EXERCISE
Write the data out again, exactly as given.

SUPPLIED INFORMATION

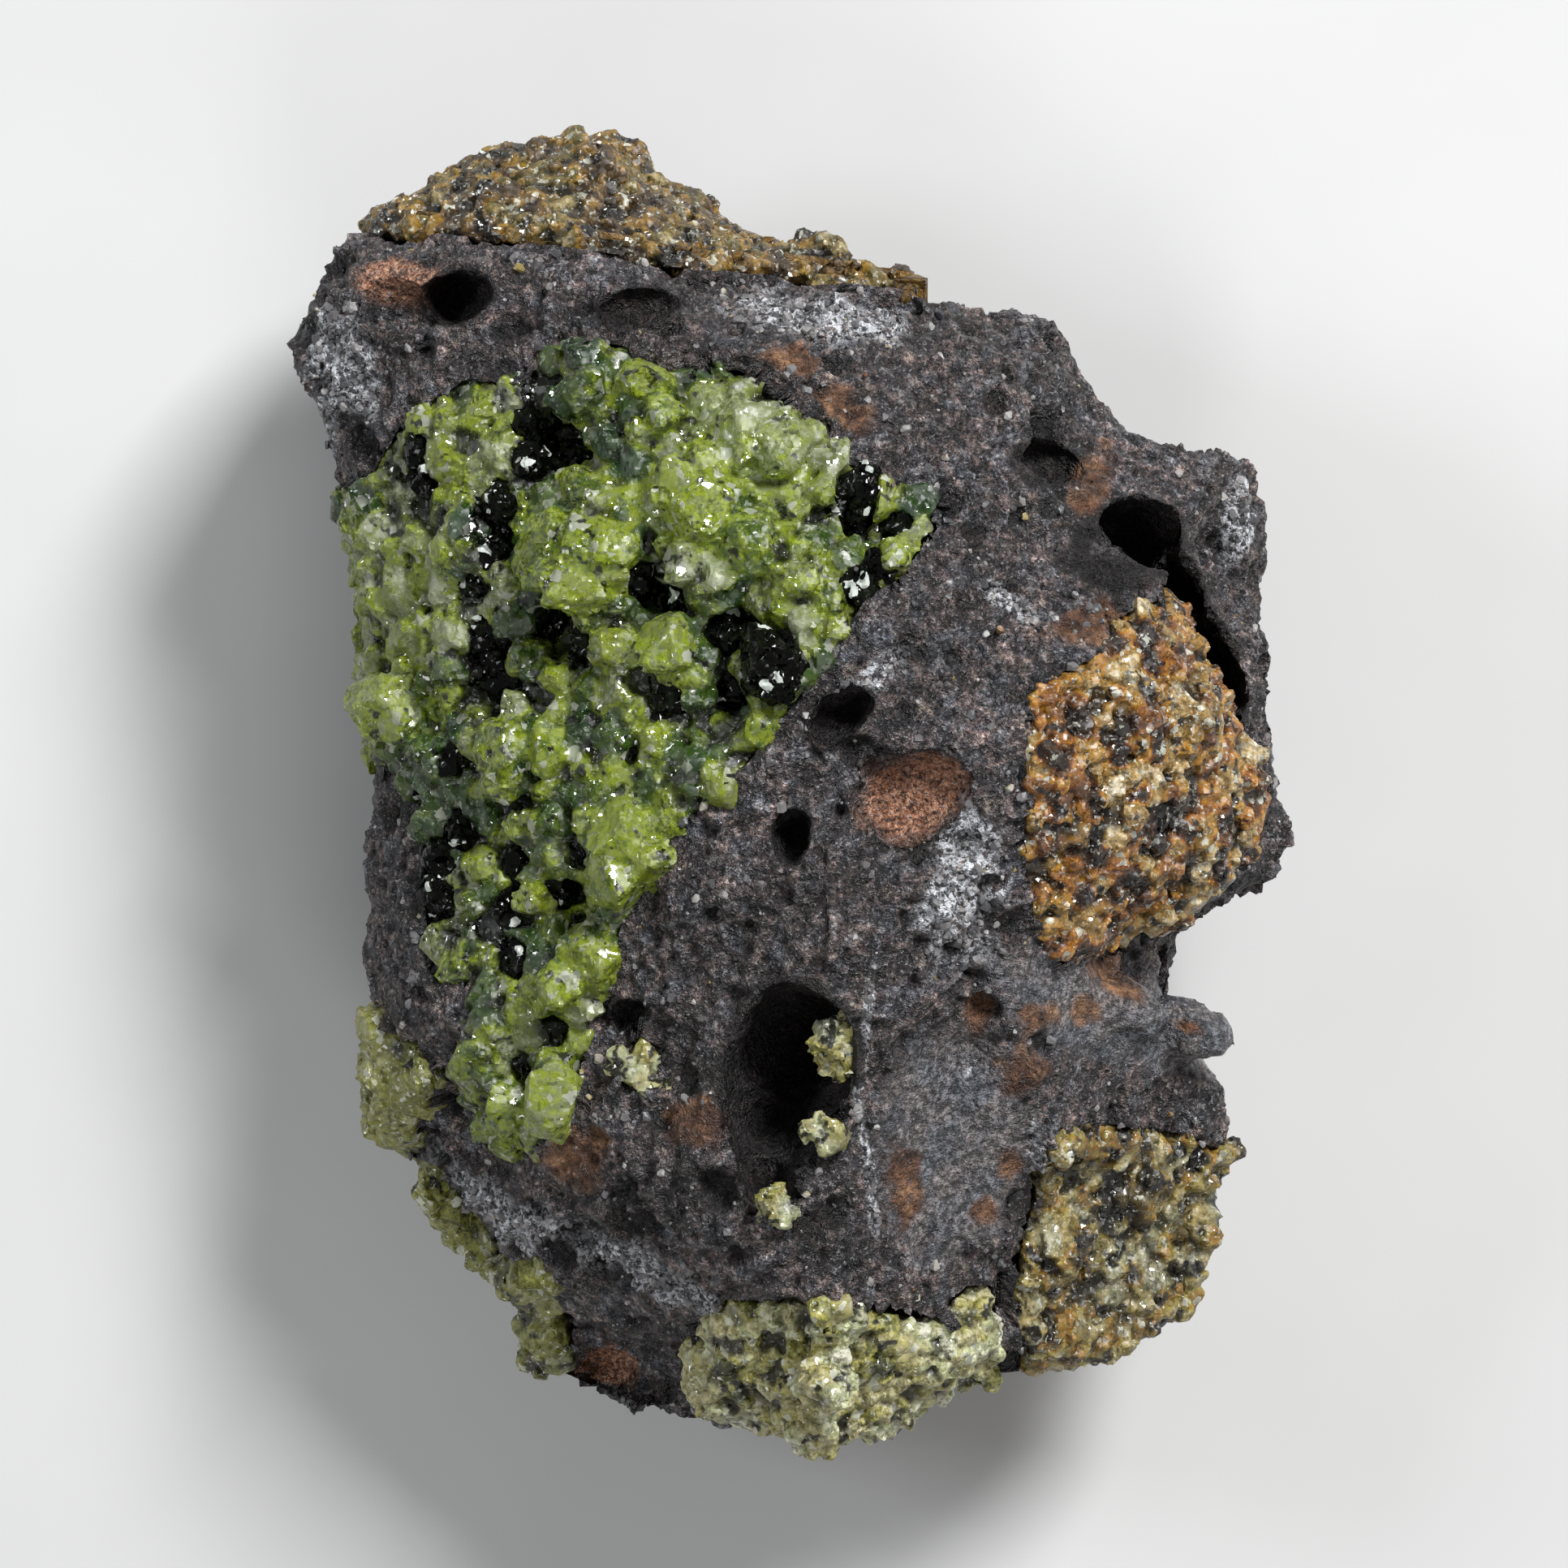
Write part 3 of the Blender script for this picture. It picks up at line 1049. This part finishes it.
def make_loose_crystals():
    """The single crystals caught in the basalt, each a tight bunch of clear grains."""
    stream = random.Random(70)
    nodes = [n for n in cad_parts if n.startswith("olivine_crystal_")]
    seeds = []
    for name in nodes:
        low, high = (Vector(c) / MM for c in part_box(name))
        middle, half = (low + high) / 2, (high - low) / 2
        for _ in range(CRYSTAL_GRAINS):
            offset = random_direction(stream) * stream.uniform(0.1, 0.85)
            offset.z = 0.4 * abs(offset.z)
            at = middle + Vector(a * b for a, b in zip(offset, half))
            seeds.append(Seed(at, Vector((0, 0, 1)), stream.uniform(0.6, 0.85) * min(half), GREEN))
    grains = grain_mesh("olivine_crystals", seeds, seeds, seed=71, crack=CRACK)
    piece = grown_solid("olivine_crystals", grains, None, FINE_VOXEL)
    tones = [stream.uniform(0.4, 1.05) for _ in seeds]
    finish_surface(piece, seeds, tones, level=None, chip=0.75, chip_height=0.9)
    clear = grain_material("clear_olivine", PALE_STOPS, transmission=0.4, absorption=(0.8, 0.85, 0.5),
                           density=150, roughness=0.1, chip=0.4, blotch=0.5, spotted=0.39, whole=0.42)
    piece.data.materials.append(clear)
    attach(piece, "root")
    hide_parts(*nodes)


# The set


def make_floor():
    mesh = bpy.data.meshes.new("floor")
    reach = FLOOR_WIDTH / 2
    corners = [(-reach, -reach, 0), (reach, -reach, 0), (reach, reach, 0), (-reach, reach, 0)]
    mesh.from_pydata(corners, [], [(0, 1, 2, 3)])
    floor = new_object("floor", mesh)
    material = new_material("floor")
    n = Nodes(material)
    n.set(Base_Color=n.ramp(n.noise(30, 3), (0.3, 0.52), (0.7, 0.56)), Roughness=0.7)
    mesh.materials.append(material)


def add_light(name, at, size, watts, colour=(1, 1, 1)):
    """An area light that looks at the middle of the floor: its place and size are in metres."""
    data = bpy.data.lights.new(name, "AREA")
    data.size = size
    data.energy = watts
    data.color = colour
    light = new_object(name, data)
    light.location = at
    light.rotation_euler = (-Vector(at)).to_track_quat("-Z", "Y").to_euler()


WORLD_STRENGTH = 0.22


def make_lights():
    add_light("key", (0.26, 0.34, 0.46), 0.18, 5.6)
    add_light("side", (-0.45, 0.1, 0.35), 0.14, 1.0, (0.93, 0.97, 1))
    add_light("front", (0.1, -0.45, 0.5), 0.2, 0.9)
    world = bpy.data.worlds.new("studio")
    world.use_nodes = True
    background = world.node_tree.nodes["Background"].inputs
    background["Color"].default_value = (1, 0.99, 0.97, 1)
    background["Strength"].default_value = WORLD_STRENGTH
    bpy.context.scene.world = world


def make_camera():
    data = bpy.data.cameras.new("camera")
    data.sensor_width = SENSOR
    data.lens = SENSOR * (CAMERA_HEIGHT - RIM_HEIGHT) / PICTURE_WIDTH
    data.clip_start = 0.01
    camera = new_object("camera", data)
    camera.location = (SHIFT.x * MM, SHIFT.y * MM, CAMERA_HEIGHT * MM)
    bpy.context.scene.camera = camera


make_camera()
make_lights()
make_floor()
bpy.context.scene.view_settings.view_transform = "Standard"
rock_tree = tree_of(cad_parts["basalt_matrix"])
lump_tree = tree_of(*[o for n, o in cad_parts.items() if n != "basalt_matrix"])
crystal_tree = tree_of(*[o for n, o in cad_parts.items() if n.startswith("olivine_crystal_")])
make_rock(lump_tree, crystal_tree)
make_main_lump(rock_tree)
for lump in SMALL_LUMPS:
    make_small_lump(lump, rock_tree)
make_loose_crystals()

ANSWER TO THE PROBLEM
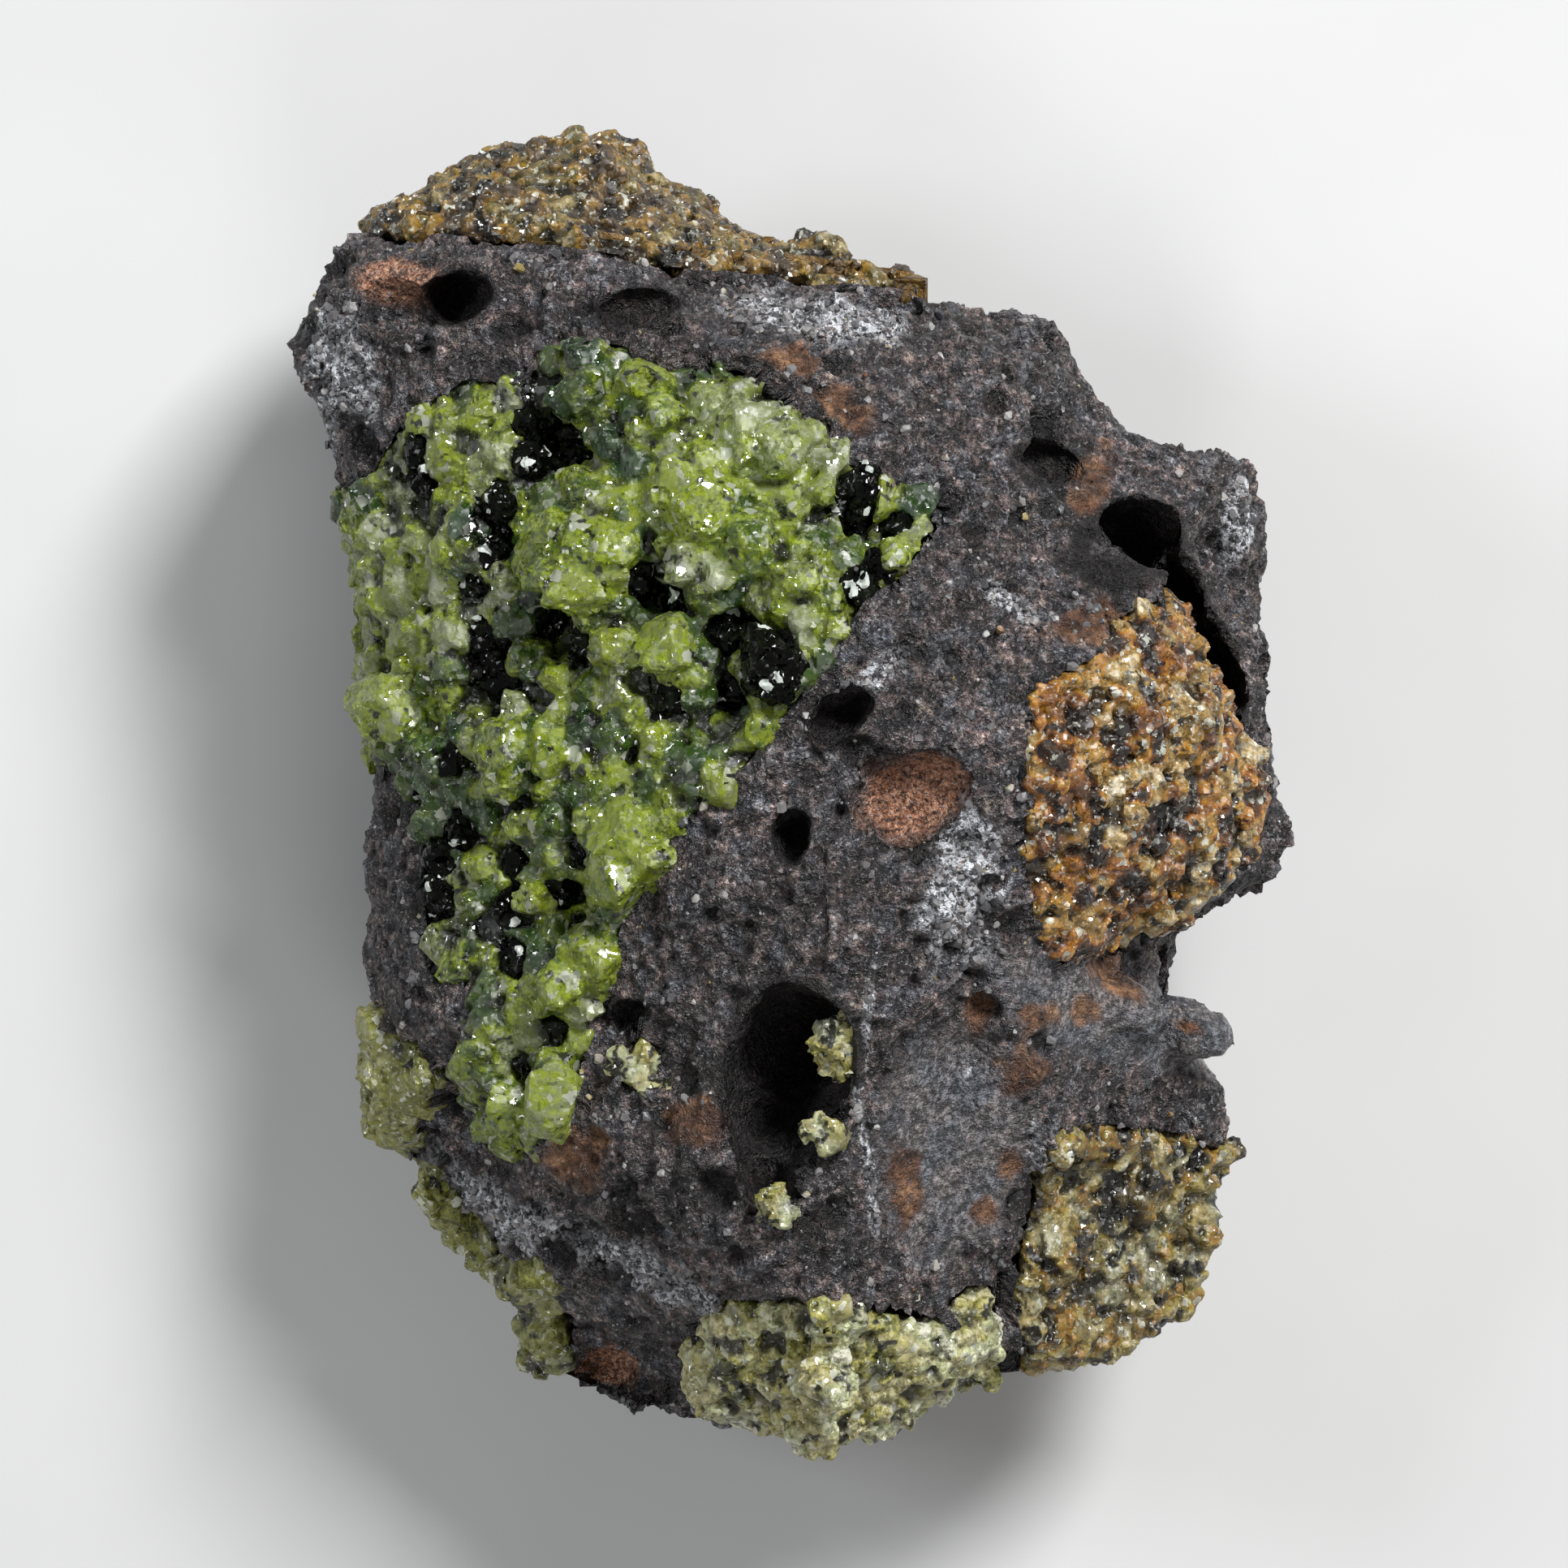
Write part 3 of the Blender script for this picture. It picks up at line 1049. This part finishes it.
def make_loose_crystals():
    """The single crystals caught in the basalt, each a tight bunch of clear grains."""
    stream = random.Random(70)
    nodes = [n for n in cad_parts if n.startswith("olivine_crystal_")]
    seeds = []
    for name in nodes:
        low, high = (Vector(c) / MM for c in part_box(name))
        middle, half = (low + high) / 2, (high - low) / 2
        for _ in range(CRYSTAL_GRAINS):
            offset = random_direction(stream) * stream.uniform(0.1, 0.85)
            offset.z = 0.4 * abs(offset.z)
            at = middle + Vector(a * b for a, b in zip(offset, half))
            seeds.append(Seed(at, Vector((0, 0, 1)), stream.uniform(0.6, 0.85) * min(half), GREEN))
    grains = grain_mesh("olivine_crystals", seeds, seeds, seed=71, crack=CRACK)
    piece = grown_solid("olivine_crystals", grains, None, FINE_VOXEL)
    tones = [stream.uniform(0.4, 1.05) for _ in seeds]
    finish_surface(piece, seeds, tones, level=None, chip=0.75, chip_height=0.9)
    clear = grain_material("clear_olivine", PALE_STOPS, transmission=0.4, absorption=(0.8, 0.85, 0.5),
                           density=150, roughness=0.1, chip=0.4, blotch=0.5, spotted=0.39, whole=0.42)
    piece.data.materials.append(clear)
    attach(piece, "root")
    hide_parts(*nodes)


# The set


def make_floor():
    mesh = bpy.data.meshes.new("floor")
    reach = FLOOR_WIDTH / 2
    corners = [(-reach, -reach, 0), (reach, -reach, 0), (reach, reach, 0), (-reach, reach, 0)]
    mesh.from_pydata(corners, [], [(0, 1, 2, 3)])
    floor = new_object("floor", mesh)
    material = new_material("floor")
    n = Nodes(material)
    n.set(Base_Color=n.ramp(n.noise(30, 3), (0.3, 0.52), (0.7, 0.56)), Roughness=0.7)
    mesh.materials.append(material)


def add_light(name, at, size, watts, colour=(1, 1, 1)):
    """An area light that looks at the middle of the floor: its place and size are in metres."""
    data = bpy.data.lights.new(name, "AREA")
    data.size = size
    data.energy = watts
    data.color = colour
    light = new_object(name, data)
    light.location = at
    light.rotation_euler = (-Vector(at)).to_track_quat("-Z", "Y").to_euler()


WORLD_STRENGTH = 0.22


def make_lights():
    add_light("key", (0.26, 0.34, 0.46), 0.18, 5.6)
    add_light("side", (-0.45, 0.1, 0.35), 0.14, 1.0, (0.93, 0.97, 1))
    add_light("front", (0.1, -0.45, 0.5), 0.2, 0.9)
    world = bpy.data.worlds.new("studio")
    world.use_nodes = True
    background = world.node_tree.nodes["Background"].inputs
    background["Color"].default_value = (1, 0.99, 0.97, 1)
    background["Strength"].default_value = WORLD_STRENGTH
    bpy.context.scene.world = world


def make_camera():
    data = bpy.data.cameras.new("camera")
    data.sensor_width = SENSOR
    data.lens = SENSOR * (CAMERA_HEIGHT - RIM_HEIGHT) / PICTURE_WIDTH
    data.clip_start = 0.01
    camera = new_object("camera", data)
    camera.location = (SHIFT.x * MM, SHIFT.y * MM, CAMERA_HEIGHT * MM)
    bpy.context.scene.camera = camera


make_camera()
make_lights()
make_floor()
bpy.context.scene.view_settings.view_transform = "Standard"
rock_tree = tree_of(cad_parts["basalt_matrix"])
lump_tree = tree_of(*[o for n, o in cad_parts.items() if n != "basalt_matrix"])
crystal_tree = tree_of(*[o for n, o in cad_parts.items() if n.startswith("olivine_crystal_")])
make_rock(lump_tree, crystal_tree)
make_main_lump(rock_tree)
for lump in SMALL_LUMPS:
    make_small_lump(lump, rock_tree)
make_loose_crystals()